Bisnis.com, JAKARTA--Dengan kondisi rupiah yang berada dalam tren pelemahan terhadap dolar AS, industri kemasan nasional juga terkena dampaknya, yaitu biaya produksi meningkat.
Kendati biaya produksi naik, produsen tidak bisa serta merta menaikkan harga jual karena permintaan melambat, sedangkan kapasitas produksi tetap.
"Dampaknya ya ke profit margin kami," kata Ketua Federasi Pengemasan Indonesia Henky Wibawa di Jakarta, Rabu (12/9/2018).
Dia pun menyatakan telah mengusulkan agar impor bahan baku dari negara dengan mata uang selain dolar AS bisa menggunakan mata uang lokal. Selain itu, produse juga telah melakukan efisiensi dari sisi komposisi bahan baku.
"Seperti pengurangan tipis komponen tertentu, yang penting fungsi kemasannya tidak berubah," jelasnya.
Lebih jauh, dia menyatakan industri kemasan memiliki hambatan dari sektor bahan baku. Pasokan dalam negeri baru mampu memenuhi 50% dari kebutuhan, sisanya dipenuhi oleh barang impor.
Pertumbuhan industri kemasan hingga akhir tahun ini diproyeksikan berada di kisaran 5%--6% dengan nilai pasar sekitar Rp90 triliun.
Dia mengatakan selama 3 tahun terakhir, pertumbuhan industri packaging melambat dari 10% menjadi single digit.
Salah satu faktor yang menyebabkan perlambatan ini adalah perubahan gaya hidup yang menyebabkan tuntutan permintaan kemasan juga berubah.

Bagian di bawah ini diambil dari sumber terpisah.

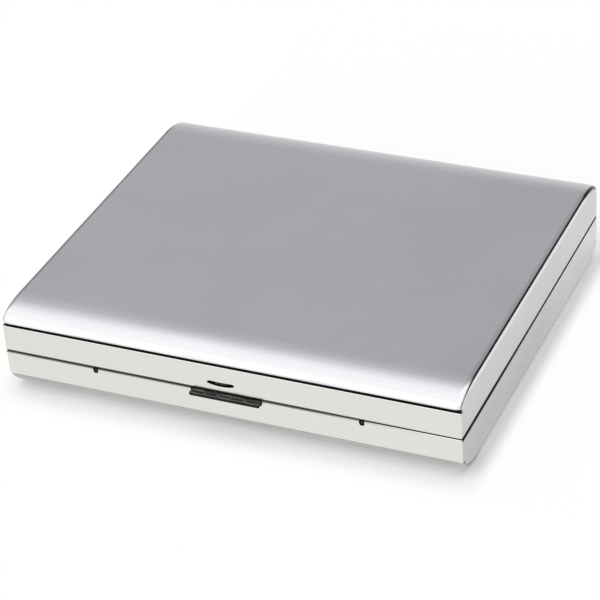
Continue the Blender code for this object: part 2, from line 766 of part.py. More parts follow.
def spring_points(side, x_centre):
    # One unbroken wire: back leg, closed turns round the pin, front leg bent down onto the arm
    start_x = x_centre - SPRING_TURNS * SPRING_PITCH / 2
    back_leg = web_front - FIT_GAP - SPRING_WIRE_RADIUS
    top = -SPRING_COIL_RADIUS
    points = [(start_x, back_leg, arm_pivot_height + top)]
    steps = SPRING_TURNS * COIL_STEPS
    for index in range(steps + 1):
        angle = -math.pi / 2 - 2 * math.pi * index / COIL_STEPS
        points.append((
            start_x + SPRING_PITCH * index / COIL_STEPS,
            arm_pivot_y + SPRING_COIL_RADIUS * math.cos(angle),
            arm_pivot_height + SPRING_COIL_RADIUS * math.sin(angle),
        ))
    end_x = start_x + SPRING_TURNS * SPRING_PITCH
    rest = arm_face_offset - FIT_GAP - SPRING_WIRE_RADIUS
    points.append((end_x, arm_pivot_y - SPRING_LEG_BEND, arm_pivot_height + top))
    points.append((end_x, arm_pivot_y - SPRING_FRONT_LEG, arm_pivot_height + rest))
    return [(x, y, level(side, height)) for x, y, height in points]


def least_gap(points):
    # Smallest space between turns of the wire, from points that lie at least half a turn apart
    spacing = COIL_STEPS // 2
    best = SPRING_FRONT_LEG
    for index, first in enumerate(points):
        for second in points[index + spacing:]:
            best = min(best, (Vector(first) - Vector(second)).length)
    return best - 2 * SPRING_WIRE_RADIUS


def make_arm_spring(side, name, x_centre, carrier, material):
    points = spring_points(side, x_centre)
    print(name, "least gap between turns in mm:", round(least_gap(points) * 1000, 3))
    curve = bpy.data.curves.new(name, "CURVE")
    curve.dimensions = "3D"
    curve.bevel_depth = SPRING_WIRE_RADIUS
    curve.bevel_resolution = 1
    curve.use_fill_caps = True
    line = curve.splines.new("POLY")
    line.points.add(len(points) - 1)
    place = Vector(carrier["place"])
    for knot, point in zip(line.points, points):
        knot.co = (*(Vector(point) - place), 1.0)
    spring = bpy.data.objects.new(name, curve)
    bpy.context.scene.collection.objects.link(spring)
    spring.parent = carrier
    curve.materials.append(material)
    return spring


def make_half(side, label, carrier, arm_carrier, materials):
    # Everything that both halves have; the arms stand to opposite sides of the middle
    arm_x = side * ARM_OFFSET
    frame = make_frame(side, label + "_frame", carrier, materials["frame"])
    make_cover(side, label + "_cover", carrier, materials["cover"])
    liner = make_liner(side, label + "_liner", carrier, materials["liner"])
    own_first = 1 if side == BASE else 0
    make_hinge_leaf(side, label + "_hinge_leaf", own_first, carrier, materials["hinge"])
    make_bracket(side, label + "_arm_bracket", arm_x, carrier, materials["bracket"])
    pin = (arm_pivot_y, arm_pivot_height)
    stop = (arm_pivot_y - STOP_SETBACK, arm_pivot_height + stop_offset)
    make_cross_pin(side, label + "_arm_pin", pin, ARM_PIN_RADIUS, arm_x, carrier, materials["pin"])
    make_cross_pin(side, label + "_stop_pin", stop, STOP_RADIUS, arm_x, carrier, materials["pin"])
    make_arm_spring(side, label + "_arm_spring", arm_x, carrier, materials["spring"])
    make_arm(side, label + "_arm", arm_x, arm_carrier, materials["arm"])
    return frame, liner


def half_materials(label):
    return {
        "frame": metal(label + "_polished_frame", (0.80, 0.80, 0.78), 0.12),
        "cover": metal(label + "_satin_cover", (0.62, 0.62, 0.64), 0.38),
        "liner": metal(label + "_bright_liner", (0.74, 0.73, 0.70), 0.25),
        "hinge": metal(label + "_hinge_steel", (0.66, 0.66, 0.65), 0.22),
        "bracket": metal(label + "_bracket_steel", (0.60, 0.60, 0.59), 0.30),
        "pin": metal(label + "_pin_steel", (0.55, 0.55, 0.54), 0.25),
        "spring": metal(label + "_spring_steel", (0.42, 0.42, 0.43), 0.30),
        "arm": metal(label + "_polished_arm", (0.76, 0.76, 0.74), 0.15),
    }


def main():
    clear_scene()
    base_axis = pivot("base_root", (0, 0, 0))
    lid_axis = pivot("lid_hinge_axis", (0, hinge_axis_y, HALF_HEIGHT))
    latch_axis = pivot("latch_slide_axis", (BAR_CENTRE, front_face, level(BASE, bar_top)))
    base_arm_axis = pivot("base_arm_axis", (BASE * ARM_OFFSET, arm_pivot_y, level(BASE, arm_pivot_height)))
    lid_arm_place = (LID * ARM_OFFSET, arm_pivot_y, level(LID, arm_pivot_height))
    lid_arm_axis = pivot("lid_arm_axis", lid_arm_place, lid_axis)

    base_frame, base_liner = make_half(BASE, "base", base_axis, base_arm_axis, half_materials("base"))
    lid_frame, lid_liner = make_half(LID, "lid", lid_axis, lid_arm_axis, half_materials("lid"))

    cut_catch_slot(lid_frame, lid_axis)
    cut_bar_notch(base_frame, base_axis)
    cut_rivet_notches(base_frame, (front_face - OVERRUN, front_wall_inner + FIT_GAP / 2), base_axis)
    rim_half = STRIP_LENGTH / 2 + RIM_OPENING_MARGIN
    open_front_rim(BASE, base_liner, -rim_half, rim_half, base_axis)
    tab_half = HOOK_TAB_WIDTH / 2 + RIM_OPENING_MARGIN
    open_front_rim(LID, lid_liner, CATCH_CENTRE - tab_half, CATCH_CENTRE + tab_half, lid_axis)

    make_hinge_pin(base_axis, metal("hinge_pin_steel", (0.55, 0.55, 0.54), 0.25))
    make_latch_bar(latch_axis, metal("dark_push_bar", (0.05, 0.05, 0.05), 0.30))
    make_latch_hook(latch_axis, metal("hook_steel", (0.35, 0.35, 0.35), 0.32))
    make_latch_spring(base_axis, metal("latch_spring_steel", (0.45, 0.45, 0.46), 0.28))
    make_rivets(base_axis, metal("rivet_steel", (0.20, 0.20, 0.19), 0.35))


main()
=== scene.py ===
# Flat metal cigarette case, shown closed on a pale floor
# Sizes are in millimetres until a mesh is made; X runs along the hinge, -Y is the latch side, Z is up
import contextlib
import functools
import math
import types

import bmesh
import bpy
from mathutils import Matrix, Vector


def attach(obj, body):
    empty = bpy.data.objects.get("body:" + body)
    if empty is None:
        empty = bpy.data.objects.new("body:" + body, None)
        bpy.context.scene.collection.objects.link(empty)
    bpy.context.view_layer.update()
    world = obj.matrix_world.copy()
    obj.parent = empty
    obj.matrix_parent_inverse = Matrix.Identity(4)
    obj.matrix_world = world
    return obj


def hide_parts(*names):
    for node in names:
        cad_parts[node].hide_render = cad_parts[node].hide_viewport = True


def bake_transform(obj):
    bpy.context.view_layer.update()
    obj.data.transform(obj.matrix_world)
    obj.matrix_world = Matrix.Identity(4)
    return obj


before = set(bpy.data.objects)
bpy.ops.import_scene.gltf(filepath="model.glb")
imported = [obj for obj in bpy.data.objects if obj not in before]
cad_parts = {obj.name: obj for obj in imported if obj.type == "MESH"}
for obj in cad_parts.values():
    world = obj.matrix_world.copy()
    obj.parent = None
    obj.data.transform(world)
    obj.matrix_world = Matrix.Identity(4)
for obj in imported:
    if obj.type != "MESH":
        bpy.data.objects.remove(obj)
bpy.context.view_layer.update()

mm = 0.001
lid = 1
base = -1
halfName = {lid: "lid", base: "base"}

case = {
    "width": 96.0,
    "depth": 82.2,
    "halfHeight": 9.25,
    "rollRun": 8.2,
    "partingGap": 0.30,
    "bandHeight": {lid: 5.72, base: 5.30},
    "groove": {lid: 0.70, base: 0.3},
    "rollSetback": {lid: 0.0, base: 0.4},
    "frameWall": 0.6,
    "coverSheet": 0.35,
    "linerSheet": 0.4,
    "hingeSheet": 0.35,
    "fitGap": 0.3,
    "flange": 1.8,
    "weld": 0.002,      # points closer than this become one
    "axisRadius": 0.01,     # smallest radius, where a turned profile closes on its axis
    "overrun": 1.0,     # how far a cut reaches past what it cuts
}

# Values and faces that the pieces share
fitGap = case["fitGap"]
overrun = case["overrun"]
halfWidth = case["width"] / 2
frontFace = -case["depth"] / 2
backFace = case["depth"] / 2
edgeHeight = case["partingGap"] / 2
frontWallInner = frontFace + case["frameWall"]
backWallInner = backFace - case["frameWall"]
sideWallInner = halfWidth - case["frameWall"]
rollFront = frontFace + case["rollRun"]
leafOuter = backWallInner - fitGap
leafInner = leafOuter - case["hingeSheet"]


def level(side, height):
    return case["halfHeight"] + side * height    # world height of a height above or below the parting plane


def heightSpan(side, low, high):
    return sorted((level(side, low), level(side, high)))


def bandTop(side):
    return edgeHeight + case["bandHeight"][side]


def coverLow(side):
    return bandTop(side) + case["groove"][side]


# Mesh making

def newObject(name, mesh):
    made = bpy.data.objects.new(name, mesh)
    bpy.context.scene.collection.objects.link(made)
    return made


@contextlib.contextmanager
def editing(mesh):
    # Opens a mesh and writes the changes back
    shape = bmesh.new()
    shape.from_mesh(mesh)
    yield shape
    shape.to_mesh(mesh)
    shape.free()


def meshObject(name, points, faces):
    mesh = bpy.data.meshes.new(name)
    mesh.from_pydata([(x * mm, y * mm, z * mm) for x, y, z in points], [], faces)
    with editing(mesh) as shape:
        bmesh.ops.remove_doubles(shape, verts=shape.verts, dist=case["weld"] * mm)
        bmesh.ops.recalc_face_normals(shape, faces=shape.faces)
    return newObject(name, mesh)


def loftLoops(name, loops, capped=True):
    # Closed loops with the same number of points, joined one to the next
    count = len(loops[0])
    points = [point for loop in loops for point in loop]
    faces = []
    for row in range(len(loops) - 1):
        for column in range(count):
            ahead = (column + 1) % count
            first = row * count
            second = first + count
            faces.append((first + column, first + ahead, second + ahead, second + column))
    if capped:
        faces.append(tuple(range(count)))
        faces.append(tuple(range(len(points) - count, len(points))))
    return meshObject(name, points, faces)


def prism(name, axis, outline, low, high):
    # Outline extruded along an axis: (y, z) along X or (x, z) along Y
    order = {"X": (2, 0, 1), "Y": (0, 2, 1)}[axis]
    loops = []
    for reach in (low, high):
        loops.append([tuple((first, second, reach)[index] for index in order) for first, second in outline])
    return loftLoops(name, loops)


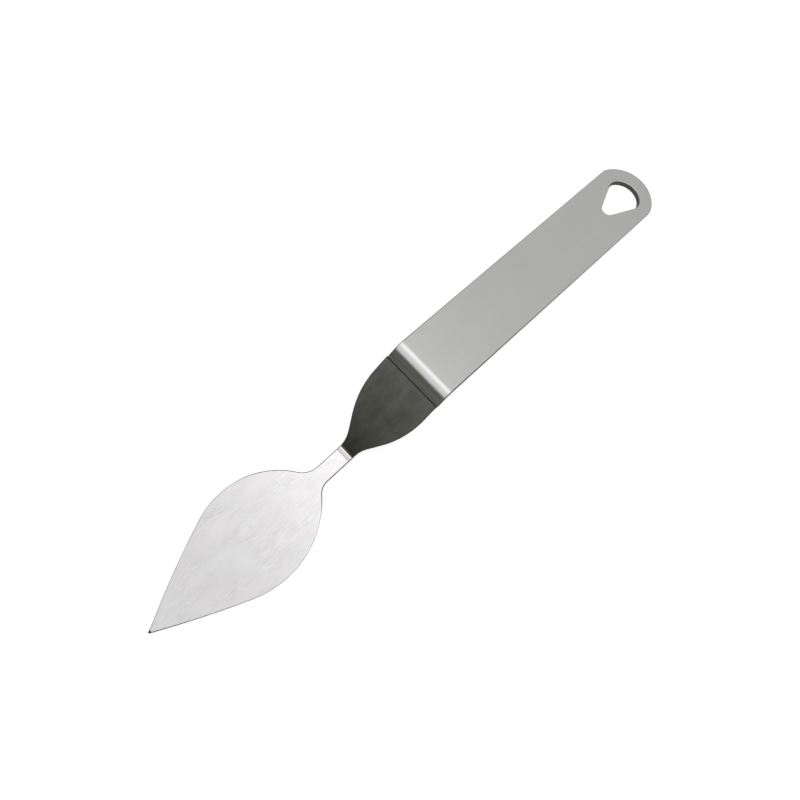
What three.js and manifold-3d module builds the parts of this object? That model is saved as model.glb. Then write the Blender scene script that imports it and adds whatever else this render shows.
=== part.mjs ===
// Cranked palette knife: a strap handle and a leaf blade, two bent steel sheets that lap on the crank
// and are joined there by four spot welds. Millimetres, +Z up, +X towards the end of the handle.

import * as THREE from 'three';
import { mergeVertices } from 'three/addons/utils/BufferGeometryUtils.js';
import Module from 'manifold-3d';

const wasm = await Module();
wasm.setup();

const { degToRad } = THREE.MathUtils;

// Sheets
const HANDLE_THICKNESS = 1.6;
const BLADE_THICKNESS = 0.9;
const LAP_GAP = 0.2; // clearance between the two sheets where they lap

// Bends, both about axes along Y
const CRANK_SLOPE = degToRad(33); // the crank rises from the level blade
const HANDLE_DROOP = degToRad(7); // the handle falls towards its end
const NECK_BEND_RADIUS = 0.8; // the blade sheet's bend, on its upper side
const HANDLE_BEND_RADIUS = 4.8; // the handle sheet's bend, on its upper side

// Lengths along the sheets' upper sides, between the apexes of the bends
const BLADE_LENGTH = 73.3;
const CRANK_LENGTH = 34.5;
const HANDLE_LENGTH = 99;
const SEAM_TO_BEND = 4.7; // the blade sheet ends this far below the handle's bend
const TAB_LENGTH = 17.5; // the handle sheet's tab reaches this far below its bend

// Handle outline, and its tab, which tapers under the blade sheet
const HANDLE_HALF_WIDTH = 10;
const END_RADIUS = 10.7;
const END_CORNER_RADIUS = 3;
const TAB_TAPER = degToRad(7);
const TAB_CORNER_RADIUS = 4;

// Hanging hole: a wedge with a round tip, closed by an arc concentric with the handle's end
const HOLE_LENGTH = 14.5;
const HOLE_HALF_ANGLE = degToRad(23.7);
const HOLE_TIP_RADIUS = 2.2;
const HOLE_ARC_RADIUS = 6.2;
const HOLE_CORNER_RADIUS = 3;
const HOLE_SIDE_SHIFT = -0.4; // the hole is punched slightly off the handle's centre line

// Blade outline: neck, fillet, belly and flank, with the angles in degrees; the left side (+Y) is a
// little fuller than the right
const NECK_HALF_WIDTH = 2.6;
const LEFT_SIDE = { neck: 8.9, filletRadius: 6.6, flare: 55.7, bellyRadius: 24.3, fall: 22.2 };
const RIGHT_SIDE = { neck: 9.6, filletRadius: 5.2, flare: 51.6, bellyRadius: 27.9, fall: 23.1 };

// Crank outline, drawn in from the handle's width to the neck's
const SHOULDER_TO_BEND = 10.2; // the sides start to draw in this far below the handle's bend
const SHOULDER_RADIUS = 30.5;
const THROAT_RADIUS = 11.5;
const SHOULDER_ANGLE = degToRad(28.5);

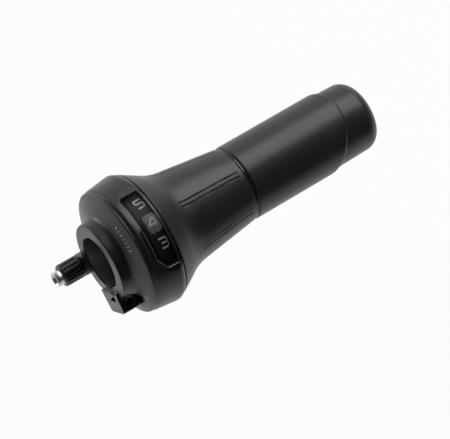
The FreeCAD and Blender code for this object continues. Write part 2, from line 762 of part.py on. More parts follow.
def grip_outline(inset):
    """Outline of the twist grip, with its outside moved inward by a distance."""
    flange_x = drum_end_x + grip_seam_gap
    flange_foot = dial_radius + 0.3
    return [(grip_back_x, sleeve_radius + seat_gap), (grip_back_x, flange_foot), (flange_x, flange_foot),
            (flange_x, grip_flange_radius - inset, 0.35), (grip_crease_x, grip_crease_radius - inset, 0.6),
            (grip_fillet_corner_x, grip_fillet_corner_radius - inset, grip_fillet),
            (grip_end_x, grip_end_radius - inset, 0.8), (grip_end_x, sleeve_radius + seat_gap)]


def twist_grip():
    """Moulded grip with a flange at the drum and six pairs of grooves."""
    grip = turned(grip_outline(0))
    floor = turned(grip_outline(groove_depth))
    half = groove_width / 2
    top = grip_crease_radius
    slots = []
    for k in range(groove_pair_count):
        for side in (-1, 1):
            outline = [(groove_start_x, side * groove_spacing / 2 - half, half - 0.01),
                       (groove_end_x, side * groove_spacing / 2 - half, half - 0.01),
                       (groove_end_x, side * groove_spacing / 2 + half, half - 0.01),
                       (groove_start_x, side * groove_spacing / 2 + half, half - 0.01)]
            face = Part.Face(rounded_wire(outline, lambda a, b: V(a, b, sleeve_radius)))
            slot = face.extrude(V(0, 0, top - sleeve_radius))
            slots.append(at_angle(slot, groove_first_angle + 360 / groove_pair_count * k))
    grooves = slots[0].fuse(slots[1:]).cut(floor)
    return grip.cut(grooves)


def spacer_washer():
    start_x = sleeve_end_x + spacer_gap
    return turned([(start_x, bore_radius + washer_clearance), (start_x, spacer_radius, 0.3),
                   (start_x + spacer_thickness, spacer_radius, 0.3),
                   (start_x + spacer_thickness, bore_radius + washer_clearance)])


def fixed_grip():
    """Fixed end grip: closed end, and a thicker part that ends at a leaning step."""
    core = turned([(fixed_start_x, 0), (fixed_start_x, fixed_core_radius), (step_x, fixed_core_radius),
                   (fixed_end_x, fixed_tip_radius, fixed_end_round), (fixed_end_x, 0)])
    past_step_x = step_x + step_lean * fixed_radius + 2
    sleeve = turned([(fixed_start_x, 0), (fixed_start_x, fixed_radius, 0.8), (past_step_x, fixed_radius),
                     (past_step_x, 0)])
    a = V(step_x, 0, 0)
    lean = polar(step_lean, 1, step_angle)
    across = polar(0, 1, step_angle + 90)
    sleeve = trimmed(sleeve, a, a + lean, a + across, V(fixed_start_x, 0, 0))
    rim = [edge for edge in sleeve.Edges
           if edge.BoundBox.XMin > step_x - 20 and edge.BoundBox.YLength > fixed_radius]
    sleeve = sleeve.makeFillet(0.5, rim)
    grip = core.fuse(sleeve).removeSplitter()
    return grip.cut(rod(fixed_start_x - 1, fixed_end_x - fixed_end_wall, bar_radius + end_grip_clearance))


def adjuster_knob():
    """Ribbed knob that snaps on the outlet's nose and turns there."""
    bore = nose_radius + snap_clearance
    lip_bore = nose_lip_radius + snap_clearance
    lip_x = nose_end_x + nose_lip_width + snap_clearance
    knob = turned([(knob_start_x, bore), (knob_start_x, knob_radius, 0.4), (knob_end_x, knob_radius, 0.8),
                   (knob_end_x, 0), (knob_shoulder_x, 0), (knob_shoulder_x, lip_bore), (lip_x, lip_bore),
                   (lip_x, bore)])
    keyway = hexagon_prism(head_width + 2 * running_gap, 0, knob_shoulder_x - knob_end_x + 2, AXIS,
                           V(knob_end_x - 1, 0, 0))
    flutes = []
    for k in range(knob_rib_count):
        flute = rod(knob_start_x - 1.5 * knob_flute_runout, knob_end_x + knob_flute_runout,
                    knob_rib_radius, knob_radius + 0.15, 360 / knob_rib_count * k)
        flutes.append(flute)
    return on_adjuster_axis(knob.cut([keyway] + flutes))


def adjuster_spring():
    """Short coil between the outlet's nose and the knob's shoulder."""
    room = nose_end_x - knob_shoulder_x
    height = room - spring_wire - 2 * seat_gap
    helix = Part.makeHelix(height / spring_turns, height, spring_radius)
    section = Part.Wire(Part.makeCircle(spring_wire / 2, V(spring_radius, 0, 0), V(0, 1, 0)))
    coil = Part.Wire(helix).makePipeShell([section], True, True)
    start_x = knob_shoulder_x + spring_wire / 2 + seat_gap
    coil.Placement = FreeCAD.Placement(V(start_x, 0, 0), FreeCAD.Rotation(V(0, 0, 1), AXIS))
    return on_adjuster_axis(coil)


def adjuster_bolt():
    """Hollow threaded barrel with a six-sided head that seats the cable's housing."""
    barrel = rod(head_start_x - 0.1, adjuster_bolt_end_x, adjuster_bolt_radius)
    head = hexagon_prism(head_width, 0, head_start_x - head_end_x, AXIS, V(head_end_x, 0, 0))
    round_off = turned([(head_end_x, 0), (head_end_x, head_width / 2, 0.1),
                        (head_end_x + 0.6, head_width / math.sqrt(3) + 0.1),
                        (head_start_x, head_width / math.sqrt(3) + 0.1), (head_start_x, 0)])
    bolt = barrel.fuse(head.common(round_off))
    seat = rod(head_end_x - 1, head_end_x + ferrule_depth, ferrule_radius)
    passage = rod(head_end_x, adjuster_bolt_end_x + 1, guide_bore_radius)
    return on_adjuster_axis(bolt.cut([seat, passage]))


subparts = {
    "clamp_body": clamp_body(),
    "drum_shell": drum_shell(),
    "shell_screws": Part.makeCompound(shell_screws()),
    "window_lens": window_lens(),
    "clamp_band": clamp_band(),
    "clamp_bolt": clamp_bolt(),
    "bolt_washer": bolt_washer(),
    "clamp_nut": clamp_nut(),
    "thrust_washer": thrust_washer(),
    "detent_spring": detent_spring(),
    "spring_screw": spring_screw(),
    "cable_guide": cable_guide(),
    "spacer_washer": spacer_washer(),
    "fixed_grip": fixed_grip(),
    "twist_sleeve": twist_sleeve(),
    "detent_ring": detent_ring(),
    "number_dial": number_dial(),
    "dial_screws": Part.makeCompound(dial_screws()),
    "twist_grip": twist_grip(),
    "adjuster_knob": adjuster_knob(),
    "adjuster_spring": adjuster_spring(),
    "adjuster_bolt": adjuster_bolt(),
}

os.makedirs("parts", exist_ok=True)
for name, shape in subparts.items():
    box = shape.BoundBox
    spans = [f"{low:7.2f}..{high:7.2f}" for low, high in
             ((box.XMin, box.XMax), (box.YMin, box.YMax), (box.ZMin, box.ZMax))]
    print(f"{name:16s} solids {len(shape.Solids)} valid {shape.isValid()} volume {shape.Volume:9.1f}", *spans)
    shape.exportStep(f"parts/{name}.step")
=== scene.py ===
import json
import math

import bmesh
import bpy
import numpy as np
from mathutils import Matrix, Vector

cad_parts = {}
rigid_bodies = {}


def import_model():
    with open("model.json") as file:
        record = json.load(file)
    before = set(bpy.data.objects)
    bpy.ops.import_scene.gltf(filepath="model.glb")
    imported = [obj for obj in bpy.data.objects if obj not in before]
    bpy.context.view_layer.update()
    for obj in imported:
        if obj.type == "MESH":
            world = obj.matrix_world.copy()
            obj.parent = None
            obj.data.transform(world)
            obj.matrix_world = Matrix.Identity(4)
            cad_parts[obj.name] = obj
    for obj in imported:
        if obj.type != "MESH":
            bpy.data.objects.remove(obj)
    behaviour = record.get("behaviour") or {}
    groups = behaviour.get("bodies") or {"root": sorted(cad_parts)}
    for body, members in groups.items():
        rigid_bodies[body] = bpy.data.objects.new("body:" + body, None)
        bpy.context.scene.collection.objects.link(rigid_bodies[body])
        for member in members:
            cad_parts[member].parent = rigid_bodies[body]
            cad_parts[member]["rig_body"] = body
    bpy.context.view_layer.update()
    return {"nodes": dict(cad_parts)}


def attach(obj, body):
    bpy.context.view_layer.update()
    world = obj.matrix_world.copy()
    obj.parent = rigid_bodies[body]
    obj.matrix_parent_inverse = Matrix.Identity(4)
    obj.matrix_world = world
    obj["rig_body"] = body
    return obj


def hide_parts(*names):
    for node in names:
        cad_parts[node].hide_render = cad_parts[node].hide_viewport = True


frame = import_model()
scene = bpy.context.scene

# Sizes are millimetres and degrees until a surface is put into its mesh. The lamps, the floor's fade and the
# noise are in metres.
# The turning axis is X. An angle round it is 0 at the top and grows towards the back, -Y.
MM = 0.001
merge_distance = 1e-7
cad_sharp_angle = 30

# Housing
neck_root_x = 4.95
neck_root_radius = 17.6
shoulder_slope = 2.75
crease_x = 9.1
drum_end_x = 22.4
drum_outline = [(crease_x, 25.95), (10.35, 26.84, 0.9), (20.8, 28.1, 3.0), (drum_end_x, 26.95)]
drum_wall = 1.1
rows_at_crease = [0, 0.02, 0.05, 0.08, 0.11]
rows_to_window = np.linspace(0.16, 0.9, 30)
drum_fine_angle = 50.0
drum_fine_step = 0.5
drum_coarse_from = 53.0
drum_coarse_to = 308.0
drum_coarse_step = 3.0

# Tick marks on the shoulder
tick_count = 7
tick_first_angle = 9.5
tick_pitch = 4.6
tick_x = 6.45
tick_length = 1.4
end_tick_length = 2.0
tick_half_width = 0.25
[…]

"Market sekarang didominasi kalangan muda yang lebih aware terhadap produk sehat dan ramah lingkungan, juga produk siap saji. Tetapi, tidak semua perusahaan kemasan siap dengan teknologinya," ujarnya.
Menurutnya, dengan perubahan gaya hidup masyarakat tersebut, industri kemasan harus mulai memikirkan inovasi supaya produk yang dihasilkan memenuhi kebutuhan.
Selain itu, kecenderungan kaum milenial yang berbelanja ketika membutuhkan juga disebutkan sebagai salah satu penyebab perlambatan industri kemasan.
"Karena belum siap teknologinya, sekarang diisi dengan kemasan yang tidak tepat dan terkadang kemasan tidak layak," kata Henky.
Saat ini, jenis kemasan fleksibel, yang berupa kemasan berlapis tipis berbahan baku plastik atau aluminium foil seperti kemasan mi instan, mendominasi permintaan dengan porsi sebesar 45%.
Jenis kemasan paper board, printing, dan carton box memiliki porsi penjualan sebesar 28% secara total, disusul oleh kemasan plastik kaku atau rigid plastic untuk botol minuman sebesar 15% hingga 16%.
Selebihnya diisi oleh kemasan kaleng dari aluminium, kemasan gelas kaca, dan karung plastik atau wooven bag.
Henky menyebutkan beberapa jenis kemasan yang menurun permintaannya antara lain kemasan plastik fleksibel untuk produk mi instan dan kemasan plastik untuk minuman ringan.